Author(s): C. Villani, C. Lucero, D. Bentz, D. Hussey, D.L. Jacobson and W. J. Weiss

Publication: Special Publication

Volume: 312

Issue:

Appears on pages(s): 1-26

Keywords: Shrinkage Reducing Admixtures, drying, neutron radiography, desorption isotherm, moisture, moisture gradients

Date: 10/1/2016

Abstract:
Shrinkage Reducing Admixtures (SRAs) are increasingly being used in concrete as a method to minimize shrinkage and restrained shrinkage cracking. SRAs reduce shrinkage by decreasing the surface tension of the pore solution; however, SRAs also impact the fluid viscosity, contact angle and density.

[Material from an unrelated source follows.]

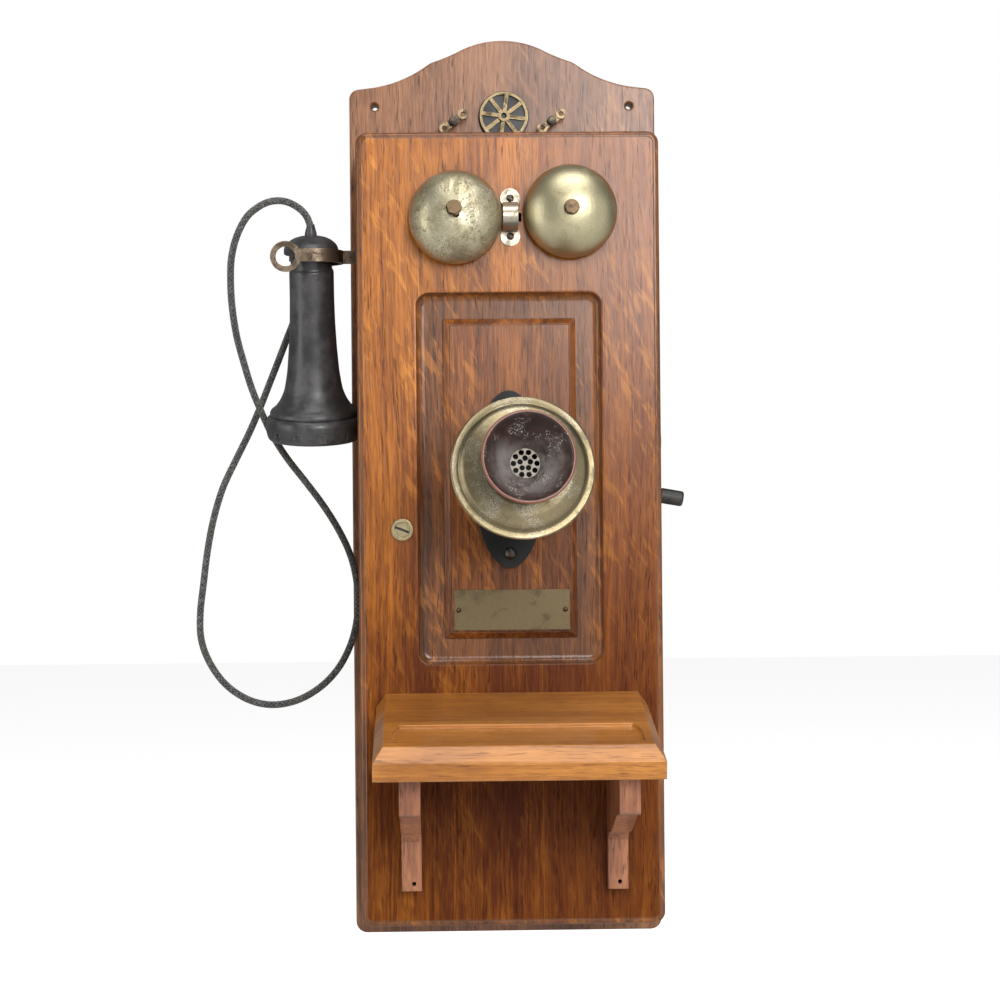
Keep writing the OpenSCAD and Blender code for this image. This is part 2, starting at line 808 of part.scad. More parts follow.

Consequently, the absorption and desorption processes of cementitious systems containing SRA are altered. This paper describes experimental measurements of drying in cementitious mortar samples with and without SRAs, focusing on three components. First, solution properties (surface tension, viscosity, and contact angle) were measured at different temperatures. Second, the vapor desorption curves were measured and the non-linear moisture diffusion coefficient was quantified at different relative humidity (degrees of saturation). Third, neutron radiography measurements were performed to visualize and quantify the effect of the presence of SRA in solution on the moisture profiles and drying front generated during the early stages of the drying process. The results will be discussed in terms of theoretical observations in an effort to place the modeling of moisture and shrinkage gradients in concrete on a more fundamental footing.